On 17.11.2010, 16:39 Raymond wrote:
Hi everyone,
I plan to be making a fair number of read access calls
to the Wikipedia
API over the next several months and would like to know what the best
practices for efficient, fast access that doesn't hog resources. I've
found that having a single thread that makes a call and waits for a
response before making the next call has been extremely reliable (much
more so
than basically any other web API I've used before). What I'd like to
do make my application multithreaded for reading from the Wikipedia and
make simultaneous calls to the Wikipedia (since the speed of my
application is limited by the rate at which I can read from the Wikipedia.)

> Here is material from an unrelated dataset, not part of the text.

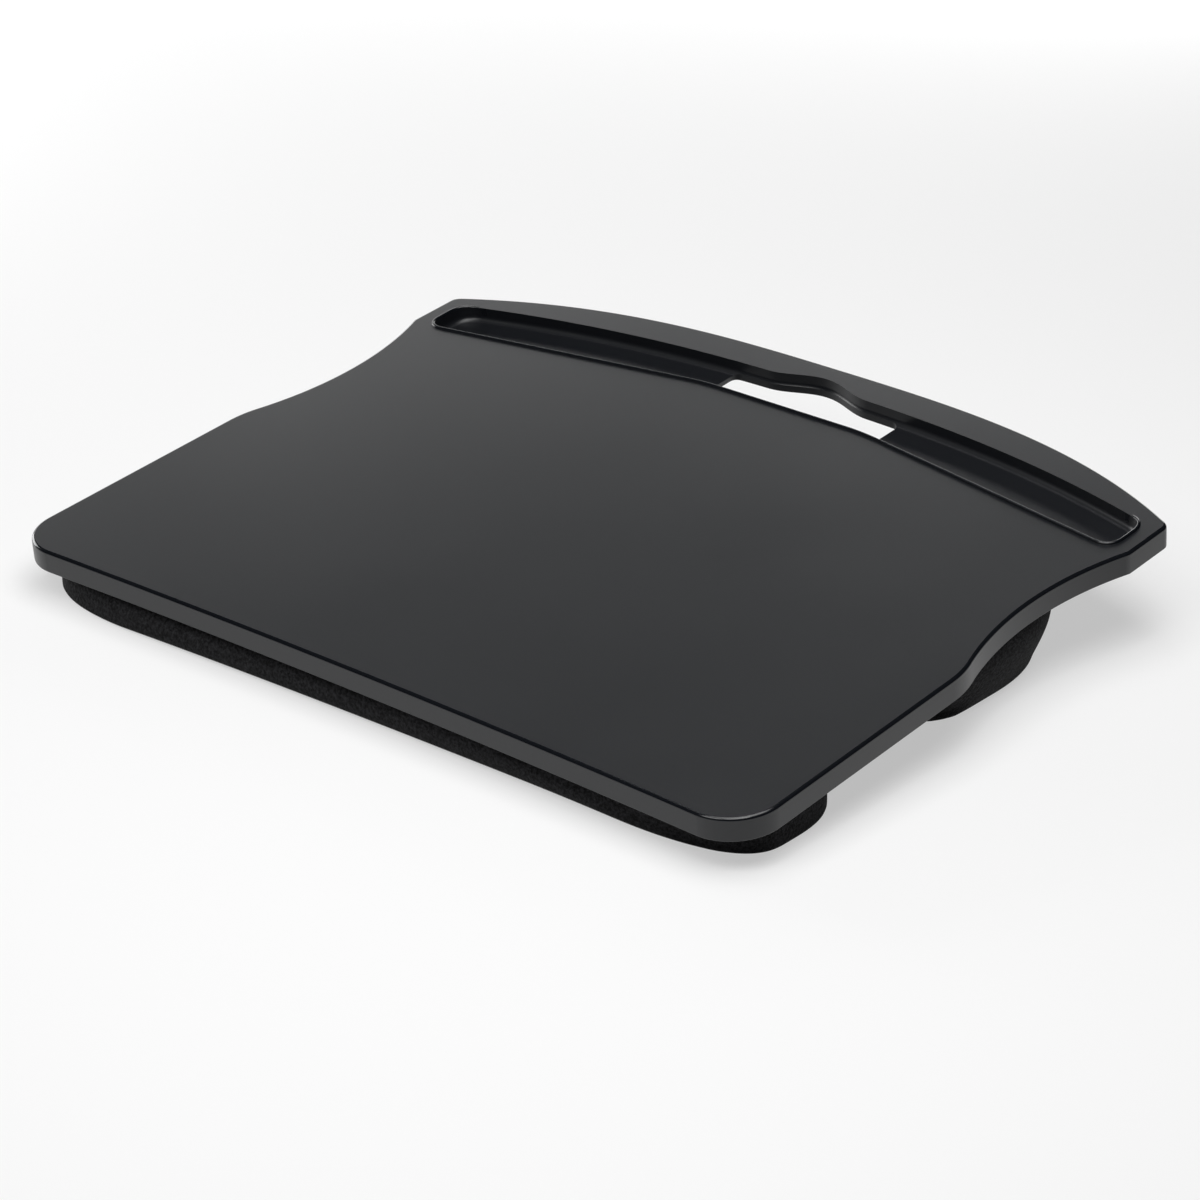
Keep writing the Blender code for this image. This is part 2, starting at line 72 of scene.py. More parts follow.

I have the following questions:
1) What limits should I observe in terms of number of
calls I make per
second
Per Domas, fewer requests with larger limits is better.
and how many calls I should have going simultaneously?
One.
2) How would I know when I'm accessing the API too
quickly or too
often? I read at
http://www.mediawiki.org/wiki/API:Errors_and_warnings
that there is ratelimited error message, but so far, I've not seen that
error myself. If I don't get a ratelimited error, does that mean I'm
doing ok with respect to being a good API citizen.
Rate limits are for editing and logging in only.
3) Even if I am requiring read access, should I
identify myself
explicitly to the API by logging in for the read access -- so that I can
be contacted should there be a problem?
Logging in can help you to get a higher limit if you're a sysop or
bot. However, identifying you with user-agent header is much more
important.
4) Does it make sense to try to obtain bot privileges
(even for read
only access)? My understanding is that bots get access to larger
payload in some API calls.
See above. If your bot will generate a significant load, it's always
better to consult the sysadmins and the bot approvals group (for English
Wikipedia). The more details you provide, the more precise will be the
answer.
--
Best regards,
Max Semenik ([[User:MaxSem]])